Incorrect data is the issue we usually think of when we think of accuracy, especially if we’re paying a data provider for the enrichment. It sucks to pay for stuff that’s wrong.
When we all used to contract with a single data provider, we were kind of stuck relying on the accuracy of their data. Things have changed. We now live in a new world where we have “waterfall” enrichments that try multiple data providers, access to myriad speciality data providers that are good in certain regions/verticals, and the ability to run AI agents to seek out up-to-date information on the web. Bad data doesn’t have to be so bad.
Data drift is something you have more control over. With unlimited resources, you could enrich every record in your CRM continuously, but that’s not generally financially viable. Most companies choose to do periodic mass enrichments—usually once a year right before a territory carve.

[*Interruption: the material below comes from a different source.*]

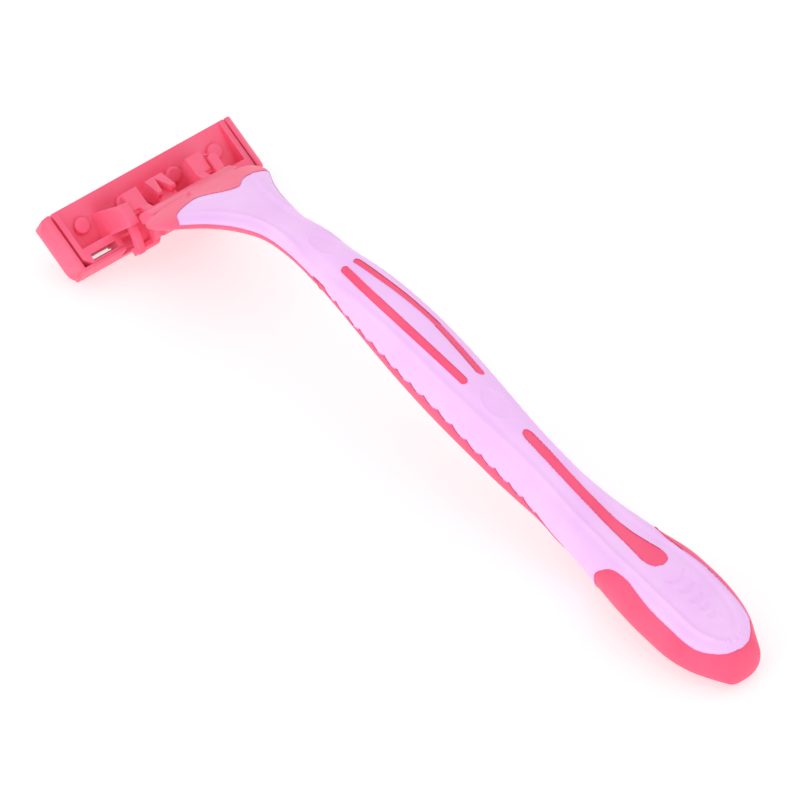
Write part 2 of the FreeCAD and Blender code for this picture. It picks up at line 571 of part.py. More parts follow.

You can get quite a bit smarter than that. It’s usually possible to run some frequent refreshes on higher-value records that haven’t been enriched in some period of time (e.g. 6 months). This way you can control how much drift you allow for by limiting the amount of time any one record goes without a refresh.
Moving on from the bad vs good binary
You can’t completely eliminate “bad data” which means you’ll never have “good data”. Teams that stop what they’re doing and wait for some future state of “good data” will be frozen in place. There’s no cure, only management.
The only approach that works is to clearly describe the specific problems, measure them consistently, and systemically make improvements. Hopefully this framework will help you on that journey by breaking down your market data challenges into manageable categories of issues around identity, completeness, connections and accuracy.
More about data
A few weeks ago I spoke with Andreas Wernicke as background for my article on GTM Engineering for CROs. If you’re looking for a deeper technical dive into what Andreas calls “foundational data”, this is a great place to start.
ZoomInfo’s current market cap is pretty much equivalent to Clay’s valuation. Not much of a revenue multiple for GTM 0.00%↑ there.
“That” might be roll out a new sales play, improve account scoring, revise territories, change lead routing—just about anything operational you can imagine.
Note that valid here doesn’t necessarily mean accurate. For example in my previous life we had US states in billing addresses represented as full names or abbreviations. We wanted them all to be abbreviations. So a value of “Texas” for Gradient Works may be accurate, but not valid. A value of “London” would be neither valid nor accurate.